The most recent one, excluding the proposed oil refinery in Altanshiree, Dornogovi Province — was the one planned to be built in Sainshand soum, 25 kilometers away from a current location under former Prime Minister Erdenebat Jargaltulga’s administration. Before that, his precedence Saikhanbileg announced the decision to built an oil refinery at Bor-Under soum of Khentii Province which is Northern part of Mongolia, nine months after Modi’s visit.
Another proposed oil refinery in Darkhan City, Darkhan-Uul Province – a central area of Mongolia – was approved by two other Prime Ministers, Su.Batbold and Altankhuyag.N in 2011 and 2013. Su.Batbold also approved the project for another refinery in Dornod Province, Eastern part of Mongolia in 2011. Former Prime Minister N.Altankhuyag approved a refinery with the capacity to produce two million tons of petroleum in 2013. According to his cabinet plan, the refinery was supposed to become operational by 2015, but just like all the others, it failed.
Comparing to the other locations, Altanshiree has had numerous advantages including water reserves, near to the border and close to the users, said officials of Ministry of Mining and Heavy Industries at iToim.
A long-awaited project
Once operational, the refinery in Altanshiree, Dornogovi will have a processing capacity of 1.5 million tons of oil per year. In additionally it will produce 560,000 tons of gasoline and 107,000 tons of liquefied gas, as well as 670,000 tons of diesel fuel in an annually. A capacity of oil refinery will help Mongolia to fulfill its needs of petrol and diesel for the near future, with a heavy emphasis on diesel production reflecting a reliance on heavy-duty vehicles, particularly in the extraction sector, which accounts for close to 20 percent of GDP and more than 80 percent of exports. Petroleum Agency of Mongolia is expecting its crude oil output to rise over the years before the refinery’s start-up.
The refinery – to become operational by 2022 – is expected to boost Mongolia’s gross domestic product by 10 percent, said in the statement of Mongol Refinery — a state-owned enterprise. ‘Wolf” economy of the landlocked country sandwiched between Russia and China has struggled in recent years and has been propped up by a $5.5 billion IMF bailout. Regarding international standards, the refinery will be small and compared with other Chinese facilities which processing thousands of barrels of crude in a daily basis, and India’s Reliance Industries are running one refinery at a record 1.2 million bpd.
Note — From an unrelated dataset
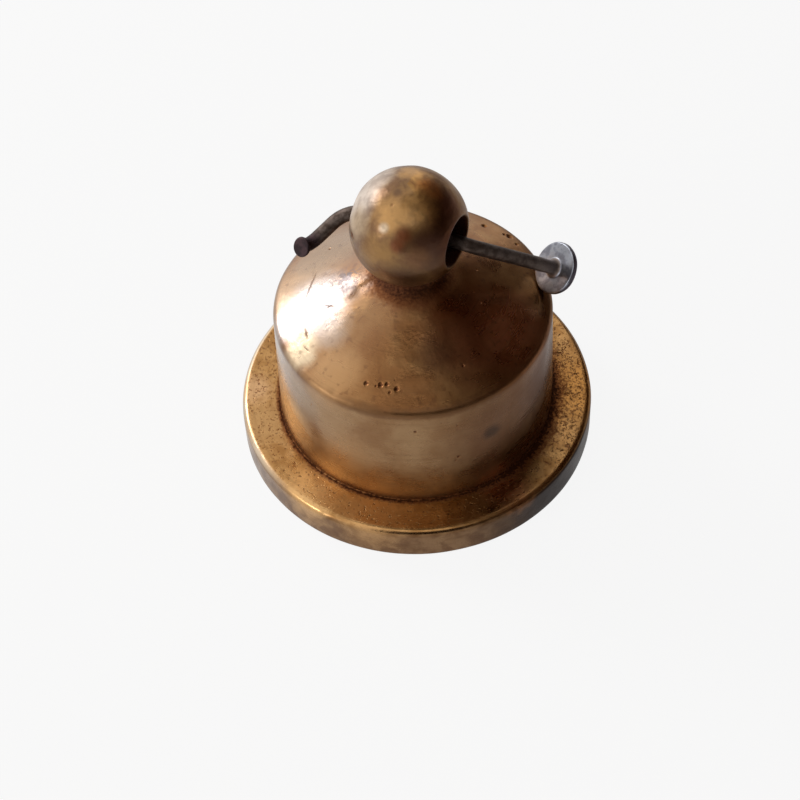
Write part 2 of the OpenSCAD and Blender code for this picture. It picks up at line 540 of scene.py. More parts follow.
# %% Join the ball to the neck
def as_object(name, points, faces):
    """A mesh object with its faces turned outwards."""
    mesh = bpy.data.meshes.new(name)
    mesh.from_pydata(points, [], faces)
    work = bmesh.new()
    work.from_mesh(mesh)
    bmesh.ops.recalc_face_normals(work, faces=work.faces)
    work.to_mesh(mesh)
    work.free()
    return put_in_scene(name, mesh)


brass = as_object("brass_finial", points, faces)
ball = as_object("loose ball", ball_points, ball_faces)
union = brass.modifiers.new("union", "BOOLEAN")
union.operation = "UNION"
union.object = ball
union.solver = "EXACT"
bpy.context.view_layer.update()
worked_out = brass.evaluated_get(bpy.context.evaluated_depsgraph_get())
joined = bpy.data.meshes.new_from_object(worked_out)
brass.modifiers.clear()
brass.data = joined
bpy.data.objects.remove(ball)
print("joined brass:", len(brass.data.vertices), "points")

# %% [markdown]
# ## Knocks, scratches and casting holes
#
# The brass was cast in sand and turned by hand, and it has had a long life since. So its skin is
# not quite true: it rolls a little, it has shallow dents, and gas in the casting has left small
# crooked pores, many of them in two patches on the flange. Marks that can be seen from the side
# have to be in the mesh, because a trick of shading lies flat. They need small faces, but only
# where a mark is, so the faces near each mark are split first and the points are pushed in after.
#
# One kind of mark is enough for all: a small round bowl. A row of bowls that overlap is a scratch,
# and a few of them in a drunken walk are a pore.

# %% Places on the brass
def on_cone(azimuth, radius):
    """A point on the cone, in millimetres from the axis."""
    height = cone_top - (radius * mm - neck_r) * math.tan(cone_slope)
    return towards(azimuth, 0) * radius * mm + Vector((0, 0, height))


def on_drum(azimuth, height):
    """A point on the drum's wall."""
    share = (height * mm - flange_h) / (shoulder_h - flange_h)
    radius = drum_foot_r + (drum_r - drum_foot_r) * share
    return towards(azimuth, 0) * radius + Vector((0, 0, height * mm))


def on_flange(azimuth, radius):
    """A point on the flange's upper face."""
    return towards(azimuth, 0) * radius * mm + Vector((0, 0, flange_h))


def on_ball(azimuth, height):
    """A point on the ball, both angles in degrees and seen from its middle."""
    return towards(azimuth, height) * ball_r + Vector((0, 0, ball_h))


cone_heights = [round(on_cone(0, r / mm).z / mm, 1) for r in (drum_r, neck_r)]
print("the cone goes up from", cone_heights[0], "to", cone_heights[1], "mm")

# %% [markdown]
# ## Marks that can be told apart
#
# A row of pits runs along the front of the shoulder, others are at the back, and dents have rolled
# the edges in. Anybody who knows this finial would look for these, so each is set in its own place.
# The first table holds the small deep bowls, and the second one the wide shallow dents.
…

Alongside the oil refinery, Mongolia intent to build oil and gas pipeline from Russia to China via Mongolia. Russian President Vladimir Putin expressed his strong support during the trilateral meeting on SCO summit. “Our Mongolian partners have come up with an initiative to build major oil and gas pipelines from Russia to China. In general, we support [this initiative], it is a good idea. However, there is a need to conduct a thorough feasibility study, as always in such cases,” said Putin, the Kremlin press service reported.
Saudi Arabia in Asia
Mongolia currently exports all of its crude oil to China while importing petroleum product from Russia. Many Mongolian as believed they had had a potential to be a wealthy country like ‘Saudi Arabia of Asia.’ The sparsely populated and landlocked country – surrounded on one side by Russia, the other, China — has proven oil reserves of 2.4 billion barrels which are on a scale with Britain’s and Argentina’s.
There are 31 petroleum blocks, and Mongolia has concluded Product Sharing Contracts with 20 companies on 24 petroleum blocks. Three of these blocks are currently producing while the others are still being explored. Mongolia’s oil fields are primarily located in Dornod province in eastern Mongolia, about 570 kilometers northeast of Altanshiree. PetroChina and fellow Chinese group Sinopec, which are exporting approximately 50 million barrels through the last 20 years to China by road, according to the National Statistical Office.
Concerning last year’s data, Mongolia produced 7.6 million barrels of oil, amounting to 6 percent of its total export earnings and also imported 410,800 tons of gasoline worth $243 million and 805,300 tons of diesel worth $428 million. More than 97 percent of the petrol and diesel was imported from Russia, in particular, the state-owned Rosneft, according to the Petroleum Agency. Recent five years, annual average production of crude oil has been reached the level of domestic use of fuel product which is around 1.2 million tonnes, according to the study of Professor Tseveenjav Jadamba, Mongolian University of Science and Technology.
“By establishing this strategically important oil refinery, the national economy will become independent from energy imports, and fuel and commodity prices will be stabilized,” said in the company’s press release.
The grand opening ceremony will be held, if everything goes according to the plan, with the massive applause of numerous Mongolians in four years later at the remote corner of Southern of Mongolia. At this time, the impossible task of Mongolian cabinet will be accomplished, and the first president dream comes true.